Paul had that. He had it in Antioch, in Jerusalem, in the network of co-workers who travelled with him, and in the churches that prayed for him and gave sacrificially to a cause he championed. He wasn’t accountable because someone made him be. He was accountable because he understood that apostolic ministry, like every spiritual gift, is given for the body, not for the individual.

In Empowered, I explore how gifts are never private possessions — they’re always given for the building up of others. The same is true of apostolic calling itself. It thrives in community. It’s confirmed in community. And it stays healthy in community. The moment a calling becomes a personal franchise, something essential has been lost.

Paul sailed back to Antioch. He went up to Jerusalem. He organised the collection. He appointed delegates he didn’t control. He submitted to outcomes he didn’t determine. And he did all of this while leading the most dynamic missionary movement the world had ever seen.

Being sent didn’t limit him. It liberated him.

A Series in Six Parts

Across these six posts, we’ve watched Paul build something extraordinary. Teams that were diverse in gift, ethnicity, and gender. Leadership that was clear but cruciform. Formation processes rooted in community discernment. Honest reckoning with conflict and failure. Women integrated at every level of ministry. And accountability structures that were relational before they were institutional.

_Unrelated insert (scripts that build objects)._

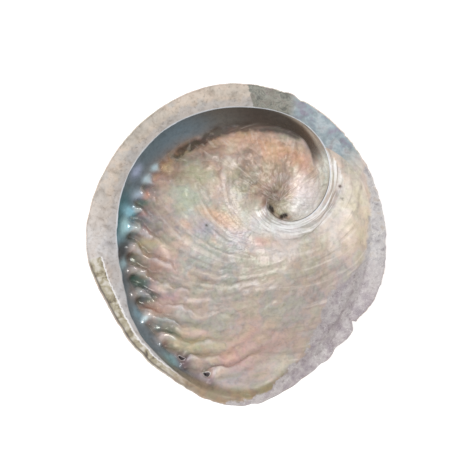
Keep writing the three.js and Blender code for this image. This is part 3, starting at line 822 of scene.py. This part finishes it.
# A pale ripple along the lip's side, dark flecks, and a little shade in every hollow
RIPPLE = [(38, 22), (42, 12), (44, 0), (44, -15), (42, -28)]
wash("#f1ece4", is_bowl * stroke(0.9, RIPPLE) * 0.5)
for at_x, at_y, fleck in ((29, 7, 0.7), (33.5, 25, 0.6), (-36, -12, 0.5), (30, 1, 0.5)):
    wash("#4e433b", open_bowl * np.minimum(1, 2 * spot(at_x, at_y, fleck)))
wash("#ffffff", open_bowl * smooth(relief, 0.5, 1.7) * 0.3)
wash("#6b6056", open_bowl * smooth(relief, -0.2, -1.2) * 0.35)

# Deep shade along the foot of the wall at the top
FOOT = [(-51, 22), (-46, 26), (-38, 30), (-30.5, 34), (-20.5, 36), (-9.5, 37), (2, 36), (9.5, 33)]
wash("#453b33", is_bowl * np.minimum(1, 1.4 * stroke(2.4, FOOT) * (1 + 0.8 * fine_lumpy)) * 0.88)

# The lip: a duller grey band that the mantle left bare, between the nacre and the rim
LIP_BORDER = table([
    [-310, 200], [255, 101], [262, 96], [272, 83], [280, 73], [290, 60], [300, 51.7], [313, 49.8],
    [328, 48.5], [339, 44.8], [347, 43.9], [364, 43], [380, 41.7], [390, 41.1], [398, 40.5], [410, 42],
])
past_border = np.where(is_margin | is_bowl, radius - LIP_BORDER(growth)[:, 0], 0)
past_border = np.where(growth < 250, -30, past_border - 40 * smooth(growth, 378, 408))

# ---------------------------------------------------------------------- Shell: the mesh itself
# The middle of the plain skin's box goes to the middle of the frame's.
plain_low, plain_high = points.min(0), points.max(0)
shift = np.array([middle.x / MM, middle.y / MM, CAD_LOW.z / MM - REST_HEIGHT])
shift[:2] -= (plain_low[:2] + plain_high[:2]) / 2
final = (moved + shift) * MM

mesh = bpy.data.meshes.new("shell")
mesh.from_pydata(final.tolist(), [], faces.tolist())
mesh.update()
shell = bpy.data.objects.new("abalone_shell", mesh)
bpy.context.scene.collection.objects.link(shell)
mesh.polygons.foreach_set("use_smooth", np.ones(len(faces), bool))

shelf_share = 1 - smooth(growth, SHELF_END - 10, SHELF_END + 10) + smooth(growth, 378, 400)
MEASURES = {
    "from_edge": from_edge,
    "from_rim": from_rim,
    "past_border": past_border,
    "low_shelf": smooth(growth, 172, 196),
    "low_lip": 1 - smooth(growth, 315, 335),
    "fold_width": np.where(growth > 197, np.interp(growth, [200, 225, 250, 262], [6.4, 3.8, 3.0, 0.8]), -5),
    "to_crust": np.where(growth > 300, mix(-9, 9, smooth(growth, 368, 380)), np.clip(106 - growth, -9, 9)),
    "to_smooth": np.where(growth > 300, 9, np.clip(82 - growth, -9, 9)),
    "ridge": ridge * smooth(from_edge, 0, 1.2),
    "dirty_rim": 0.8 * smooth(growth, 192, 205) * (1 - smooth(growth, 250, 262)),
    "keen_edge": smooth(growth, -60, -20) * mix(0.9, 0.25, smooth(growth, 184, 204)) * (growth < 236),
    "fold_shade": smooth(growth, -165, -130) * (1 - smooth(growth, 10, 45)),
    "scar": scar,
    "wall": wall,
    "is_shelf": is_margin * shelf_share,
    "in_sweep": in_sweep,
    "crust": crust,
    "pearls": np.clip((belt * 0.7 + pore_field + 0.5 * flank * smooth(inward, 14, 6))
                      * (1 - smooth(growth, 226, 238)), 0, 1),
    "crest": is_back * (corrugation + growth_ridges),
}
for name, values in MEASURES.items():
    layer = mesh.attributes.new(name, "FLOAT", "POINT")
    layer.data.foreach_set("value", np.asarray(values, np.float32))
tint_layer = mesh.color_attributes.new("tint", "FLOAT_COLOR", "POINT")
tint_values = np.column_stack([tint, np.ones(len(points))]).astype(np.float32)
tint_layer.data.foreach_set("color", tint_values.ravel())

# UV maps in millimetres, with a value for each corner of each triangle
ARC = 50 * math.pi / 180  # millimetres of arc for one degree, at a middling radius
corner_radius = np.maximum(corners["radius"], LEAST_RADIUS)
corner_angle = np.radians(corners["growth"])
corner_sweep = corner_angle + SWEEP_OPENING * np.log(corner_radius) - SWEEP_CURL / corner_radius
uv_maps = {
    "along": (corners["growth"] * ARC, corners["share"] * corners["length"]),
    "rays": (corners["radius"], corner_angle * 26),
    "sweep": (corner_angle * 30, corner_sweep * 30),
}
for name, (u, v) in uv_maps.items():
    uv = np.column_stack([u[triangles.ravel()], v[triangles.ravel()]]).astype(np.float32)
    mesh.uv_layers.new(name=name).uv.foreach_set("vector", uv.ravel())

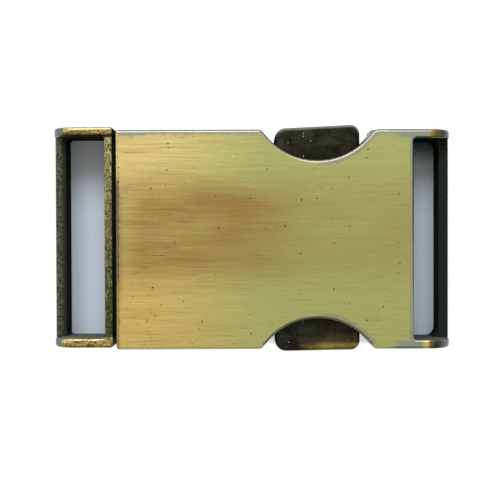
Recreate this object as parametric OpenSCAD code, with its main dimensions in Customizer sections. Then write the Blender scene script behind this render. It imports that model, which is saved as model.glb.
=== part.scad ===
// Metal side release buckle for flat webbing, fastened and lying on its back plate.
// The long side runs along X, with the plug at the -X end and the socket at the +X end.
// Z = 0 is the face that the buckle rests on, below the middle of its length and width.

/* [Webbing] */
// Width of the webbing that the buckle is made for
strap_w = 25; // [20:1:50]
// Spare width of the strap slots, over the webbing
strap_play = 1.8; // [0.8:0.1:3]

/* [Outer shape] */
// Height from the resting face to the top face
buckle_h = 7.8; // [7.2:0.1:11]
// Thickness of the arms beside the strap slots
loop_arm_t = 1.2; // [1:0.05:2]
// Height of the strap bars
bar_h = 4.5; // [2.5:0.1:4.7]
// Radius of the long edges
edge_r = 0.45; // [0.2:0.05:0.7]
// Radius of the upright corners
corner_r = 0.4; // [0.2:0.05:0.7]
// Radius of the rolled-over ends of the arms
end_roll_r = 3; // [1.5:0.1:3.4]
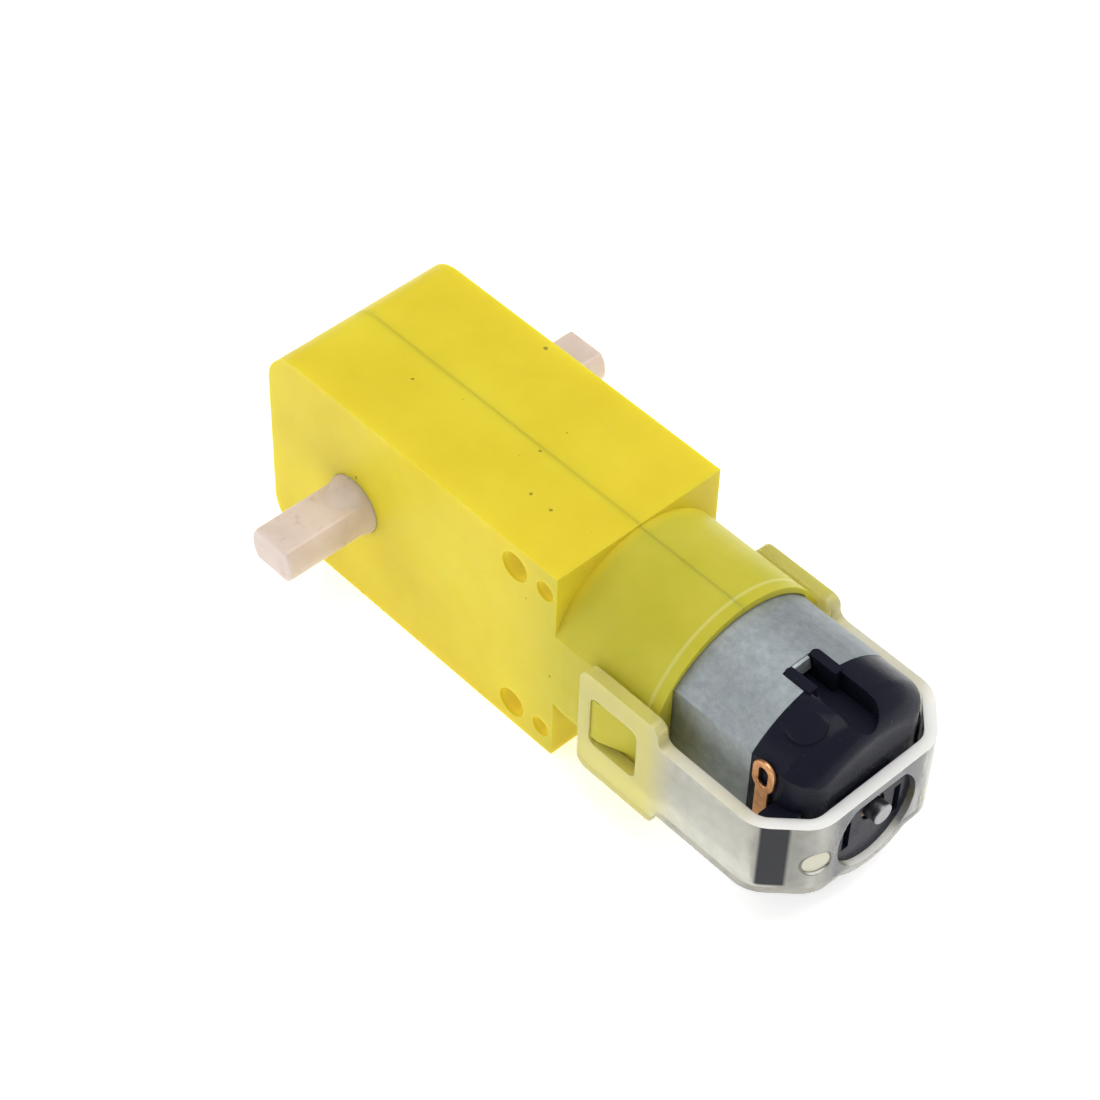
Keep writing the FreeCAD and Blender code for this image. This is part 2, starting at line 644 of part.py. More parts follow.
def end_cap():
    """The black end bell: a rounded shell, a spigot inside the can and a boss for the rear bush."""
    at_end = number("cap_end")

    def near_end(edge):
        return all(abs(vertex.X - at_end) < 1e-6 for vertex in edge.Vertexes)

    span = ("can_back", "cap_end")
    barrel = rounded("CapRound", rod("CapBarrel", "X", "cap_radius", span), "cap_round", near_end)
    slab = rounded("CapSlab", box("CapSides", span, both("cap_flat"), both("cap_radius + 1")), "cap_round",
                   lambda edge: near_end(edge) and runs_along(edge, "Z"))
    spigot = flat_sided("CapSpigot", "spigot_radius", "spigot_flat",
                        ("spigot_start", f"can_back + {MARGIN}"))
    boss_x = (f"cap_end - {MARGIN}", "rear_boss_end")
    boss = common("CapBoss", rod("CapBossRound", "X", "rear_boss", boss_x, ("0", "-rear_boss_drop")),
                  box("CapBossTrim", boss_x, both("rear_boss"), ("-2 * rear_boss", "rear_boss_flat")))
    extras = []
    for side, sign, turn in (("Left", "-", 0), ("Right", "", 180)):
        fin = padded(f"Fin{side}", "XY_Plane",
                     [("fin_start", sign + "(cap_flat - 1)"), ("fin_start", sign + "fin_out"),
                      ("fin_corner", sign + "fin_out"),
                      ("fin_end", sign + "(fin_out - (fin_end - fin_corner))"),
                      ("fin_end", sign + "(cap_flat - 1)")],
                     "fin_high - fin_low")
        middle = (number("fin_high") + number("fin_low")) / 2
        fin.Placement = FreeCAD.Placement(FreeCAD.Vector(0, 0, middle), FreeCAD.Rotation())
        pad = doc.addObject("Part::Cylinder", f"Pad{side}")
        pad.setExpression("Radius", bound("pad_radius"))
        foot = f"cap_hollow + {BITE}"
        pad.setExpression("Height", bound(f"pad_top - ({foot})"))
        tilt = FreeCAD.Rotation(FreeCAD.Vector(1, 0, 0), number("pad_turn") + turn)
        stand = tilt.multVec(FreeCAD.Vector(number("pad_along"), 0, number(foot)))
        pad.Placement = FreeCAD.Placement(stand, tilt)
        skin = rod(f"PadSkin{side}", "X", f"cap_radius + {BITE}", span)
        extras += [fin, common(f"PadTrim{side}", pad, skin)]
    solid = fuse("CapSolid", common("CapBody", barrel, slab), spigot, boss, *extras)
    hollow = flat_sided("CapHollow", "cap_hollow", "cap_hollow_flat",
                        (f"spigot_start - {MARGIN}", "cap_floor"))
    tools = [hollow, rod("CapBearing", "X", "rear_bush", (f"cap_floor - {MARGIN}", "rear_bush_end")),
             rod("CapMouth", "X", "rear_mouth", (f"rear_bush_end - {MARGIN}", f"rear_boss_end + {MARGIN}"))]
    ribs = []
    for level, up in LEVELS:
        deep = sorted((up + "groove_floor", up + "(can_radius + 1)"), key=number)
        along = (f"spigot_start - {MARGIN}", "groove_end - groove_half")
        tools += [box(f"Groove{level}", along, both("groove_half"), tuple(deep)),
                  rod(f"GrooveEnd{level}", "Z", "groove_half", tuple(deep),
                      ("groove_end - groove_half", "0"))]
        rib = tuple(sorted((up + f"(cap_hollow + {BITE})", up + "rib_out"), key=number))
        for side, low, high in (("Near", "-slit_far", "-slit_near"), ("Far", "slit_near", "slit_far")):
            middle = f"({low} + {high}) / 2"
            half = "(slit_far - slit_near) / 2"
            ribs += [box(f"Rib{level}{side}", (f"slit_start + {half}", "rib_end"), (low, high), rib),
                     rod(f"RibEnd{level}{side}", "Z", half, rib, (f"slit_start + {half}", middle))]
    for side, sign in (("Left", "-1 * "), ("Right", "1 * ")):
        wide = sorted((sign + "(slot_off - slot_half)", sign + "(slot_off + slot_half)"), key=number)
        tools.append(box(f"BrushSlot{side}", ("rear_boss_end - slot_deep", f"rear_boss_end + {MARGIN}"),
                         tuple(wide), ("slot_low", "slot_top")))
        through = sorted((sign + f"(cap_hollow_flat - {MARGIN})", sign + f"(cap_flat + {MARGIN})"),
                         key=number)
        tools.append(box(f"FootSlot{side}", ("brush_start", "brush_end"), tuple(through),
                         ("arm_level", "arm_level + arm_thick")))
    named(fuse("Cap", cut("CapShell", solid, *tools), *ribs), "end_cap")


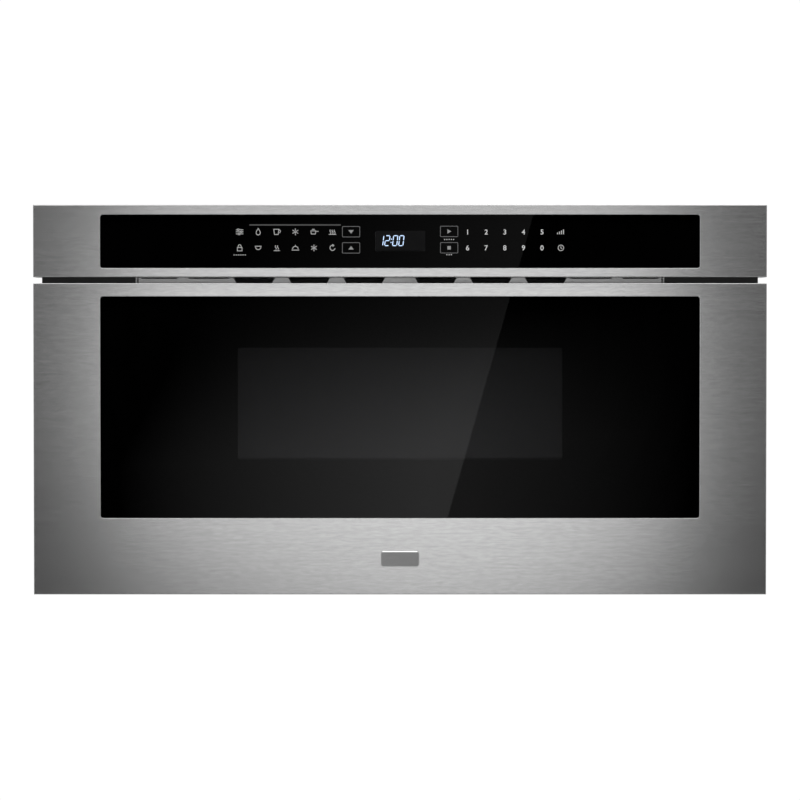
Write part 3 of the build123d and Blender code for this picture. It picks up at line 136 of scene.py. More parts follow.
plated_sheet = new_finish("zinc_plated_sheet", PLATED_GREY, metallic=1.0, roughness=0.36)
crystals = pattern(plated_sheet, "Voronoi", scale=CRYSTALS_PER_METRE, out="Color")
tint(plated_sheet, crystals, dark=(0.62, 0.63, 0.645), light=(0.69, 0.70, 0.71), low=0.1, high=0.9)
gloss(plated_sheet, crystals, smooth=0.34, rough=0.39, low=0.1, high=0.9)
relief(plated_sheet, pattern(plated_sheet, "Noise", scale=900, Detail=2.0), depth=0.000008)
relief(plated_sheet, pattern(plated_sheet, "Noise", scale=14, Detail=1.0), depth=0.00025)
dress(plated_sheet, "cabinet_wrap", "back_panel", "base_plate", "slide_brackets", "drive_bracket")


# ---- Skids and cord bushing ------------------------------------------------------
# Two moulded nylon skids carry the cabinet on the shelf of its cut-out, and a
# snap-in bushing of the same plastic lines the hole for the power cord.

MOULDED_BLACK = (0.016, 0.016, 0.017)

moulded_black = new_finish("moulded_black", MOULDED_BLACK, metallic=0.0, roughness=0.42)
mould_grain = pattern(moulded_black, "Noise", scale=1500, Detail=3.0)
tint(moulded_black, mould_grain, dark=(0.012, 0.012, 0.013), light=(0.021, 0.021, 0.022))
gloss(moulded_black, pattern(moulded_black, "Noise", scale=60, Detail=2.0), smooth=0.36, rough=0.50)
relief(moulded_black, mould_grain, depth=0.00003)
dress(moulded_black, "base_skids", "cord_bushing")


# ---- Screws ----------------------------------------------------------------------
# Pan-head sheet screws of zinc-plated steel, driven through the flanges of the
# wrap, the base and the back. They are brighter and smoother than the sheet.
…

The picture that emerges is not a blueprint to be imposed. It’s a vision to be pursued — prayerfully, humbly, in the communities where God has placed us. And the heart of that vision is this: apostolic ministry was never meant to be carried alone. It is sent, supported, and sustained within a network of relationships thick enough to hold both the mission and the people who carry it.

The church doesn’t need more lone voices. It needs more communities brave enough to commission, generous enough to release, and loving enough to stay connected.

Sent, not self-sent. That’s the invitation.